Reflecting back some years--a baker's dozen, in fact--to a moment on a New Year's Eve that marked the merging of two individual paths, I find myself asking that of the man whose path melded into mine.  

The precipice of potential gleamed alongside the shiny diamond solitaire nestled in the ring box as my instantaneous boyfriend-turned-fiance spoke into a microphone in front of hundreds of featureless faces that encircled a suddenly empty dance floor.  The symbol of this ring, an endless circle representative of love and commitment soon adorned the third finger of my left hand as we basked in the glow of what 'could be'.

What if we had a glimpse, though?  What if in that intangible time between 'we'll see' to 'we will', we had a glimpse of the path; the highs, the lows, the blessings, the bumps, the potholes?  

Would we still?

Would we have planned and arranged and registered, knowing what these last eleven and a half years of marriage have brought? 
Would we have written vows that bore a striking similarity in phrasing, theme, and verbiage; and then shared them with a hundred-plus of our family and friends?
Would we have packed a U-Haul to the gills and trail-blazed for a destination nestled in the shadows of the Rocky Mountains without the comfort of family and familiarity nearby?
Would we have signed for a mortgage and upgraded vehicles to accommodate an unanticipated need for a car seat before we had even celebrated one year of marriage?
Would we have spent years growing our family and planting roots to then make the decision to uproot and move south?

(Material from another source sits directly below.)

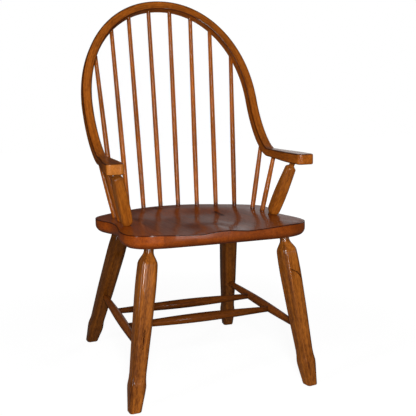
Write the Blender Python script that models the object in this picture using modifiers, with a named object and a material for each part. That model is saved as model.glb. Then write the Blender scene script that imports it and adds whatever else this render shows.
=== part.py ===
# Bow back armchair, a wooden dining chair with a carved seat and one bent rail
# that forms both the hoop of the back and the two arms.
# Metres, +Z up. The chair faces -Y, X runs across it, and the origin is on the
# floor, in the middle of the feet.

from math import cos, pi, radians, sin, sqrt

import bmesh
import bpy
from mathutils import Matrix, Vector

# Seat board
SEAT_TOP = 0.4445
SEAT_PITCH = radians(1.4)
SEAT_THICK = 0.038
SEAT_FRONT_Y = -0.315
SEAT_BACK_Y = 0.200
SEAT_FRONT_HALF = 0.2535
SEAT_WAIST_HALF = 0.238
SEAT_EAR_HALF = 0.263
SEAT_UNDER_ROUND = 0.020
SADDLE_DEPTH = 0.012
SADDLE_FRONT_DEPTH = 0.006
SADDLE_HALF = 0.188
SADDLE_BACK_Y = 0.140
SADDLE_MIDDLE_Y = -0.020
SADDLE_LEVEL_SHARE = 0.35
POMMEL_HALF = 0.064
POMMEL_RISE = 0.9
POMMEL_START_Y = -0.080
POMMEL_FULL_Y = -0.240
CARVE_MARGIN = 0.02
CARVE_CLEAR = 0.01

# Bent rail, hoop and arms
RAIL_THICK = 0.0275
ARM_THICK = 0.0235
RAIL_WIDTH_TOP = 0.026
RAIL_WIDTH_SIDE = 0.0285
RAIL_EDGE_ROUND = 0.0045
HOOP_TOP_Z = 1.067
HOOP_OVER_EARS = 0.008
HOOP_HALF = SEAT_EAR_HALF + HOOP_OVER_EARS
HOOP_ARC_HEIGHT = 0.331
HOOP_FULLNESS = 0.96
HOOP_LEAN = radians(22.3)
HOOP_LINE_Y = 0.066
ARM_TOP_Z = 0.6315
BEND_TOP_Z = 0.775
BEND_TOP_REACH = 0.110
BEND_FRONT_Y = -0.030
BEND_FRONT_REACH = 0.030
BEND_DRAW_IN = 0.004
HAND_WIDTH = 0.0475
HAND_THICK = 0.0287
HAND_FRONT_Y = -0.239
HAND_OUTSET = 0.0075
HAND_FULL_LENGTH = 0.050
HAND_FLARE = 0.165
HAND_CORNER_INNER = 0.015
HAND_CORNER_OUTER = 0.006

# Back spindles
SPINDLE_FEET_X = (0.0285, 0.0865, 0.1410, 0.1900)
SPINDLE_HEADS_X = (0.0335, 0.0985, 0.1568, 0.2155)
SPINDLE_ROW_INSET = 0.023
SPINDLE_ROW_BACK_Y = SEAT_BACK_Y - SPINDLE_ROW_INSET
SPINDLE_ROW_RADIUS = 0.290
SPINDLE_FOOT_RADIUS = 0.0067
SPINDLE_SWELL_RADIUS = 0.0076
SPINDLE_HEAD_RADIUS = 0.0061

# Arm spindles: the rear one stands in from the ear, the front one from the waist
REAR_SPINDLE_INSET = 0.051
REAR_SPINDLE_Y = 0.014
FRONT_SPINDLE_INSET = 0.0245
FRONT_SPINDLE_Y = -0.054
ARM_SPINDLE_FEET = (
    (SEAT_EAR_HALF - REAR_SPINDLE_INSET, REAR_SPINDLE_Y),
    (SEAT_WAIST_HALF - FRONT_SPINDLE_INSET, FRONT_SPINDLE_Y),
)
ARM_SPINDLE_HEADS_Y = (0.040, -0.054)
ARM_SPINDLE_FOOT_RADIUS = 0.0067
ARM_SPINDLE_SWELL_RADIUS = 0.0074
ARM_SPINDLE_HEAD_RADIUS = 0.0060

# Arm posts: each stands in from the waist
POST_FOOT_INSET = 0.0265
POST_FOOT = (SEAT_WAIST_HALF - POST_FOOT_INSET, -0.128)
POST_HEAD_Y = -0.180
POST_HEAD_INSET = 0.011
POST_TURN = radians(8)
POST_FOOT_HALF = 0.0105
POST_BELLY_HALF = 0.0157
POST_SHOULDER_HALF = 0.0132
POST_NECK_RADIUS = 0.0076
POST_NECK_LENGTH = 0.010
POST_SHOULDER_LENGTH = 0.008
POST_FOOT_ROUND = 0.009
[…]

What if we saw the potholes of a shutting down of a wife.  Of a breakdown of communication.  Of infidelity.  Of lies.  Of deceit.  Of heart shattering.  Of questioning the future of the marriage.  Of the frequent use of the word and idea of divorce.  Of the counseling and the fighting and the tears and the uncertainties and the fear and the distrust.  Of the brokenness.  

What if we saw all of those things in those brief nanoseconds of time that elapsed between the enunciation of his question and the teary, elated nod of acceptance?  Would we have continued anyway?  Would he have taken it all back?  The vulnerability of his speech in front of hundreds of strangers, the money thoughtfully spent by a college senior on a ring instead of a round {or...many rounds}?  Would he rather have explored his new home state a bachelor; hiking trails, climbing peaks, and sampling microbrews in his spare time off the rigs?  Would he have knelt before me on that dance floor in anticipation knowing one day he'd be towering over me in anger?  Would he have encircled my finger with a ring, knowing that a decade later, it would be sitting in our safe; unworthy of resting upon the hand of someone who would shatter his heart into countless pieces?  Would he have welcomed me walking toward him down the aisle knowing one day we'd be walking away from one another, mere cohabitants of the same house?  Would the sight of the potholes have veered him off course?  Taken him to a place where I wasn't?

Would he still?

Of course, it's easy to say that without that kneel, without that speech, without that ring; 3-almost-4 children we've created and raised together would not be; and who can imagine a life without that immense blessing?  

But aside from that.  Not to discount our children, but to focus on the source.  Would he still, would I still, would we still...if on that New Year's Eve thirteen years ago, we could jump ahead to this New Year's Eve.  To glance in this rear view mirror over the last year {or even two} of discovered pot holes and sparingly few ticker tape parades.  Would the foundation still be poured out; the cement of a life lived in union be risked at the guarantee of bumps and swerves and those big, gaping potholes.

It's hard to disassociate myself from the family we've created {and are still growing} to make a definitive response to the 'what if'; however as I close out this year, I find myself more reflective and introspective.  Filled with more joy and gratitude.  I find myself knowing that even if he 'wouldn't still', I would have; and regardless of the what if's; we did.  We did and we hit bumps and we stumbled and we hit pot holes and we fell.  But we did.  And, while we don't ever know what pot holes may await; I know that we have been strengthened in the breaking.  We have scar tissue over wounds that proves that the ring; the symbol of endlessness; has yet to claim us as victims.  We did, we still, and we will.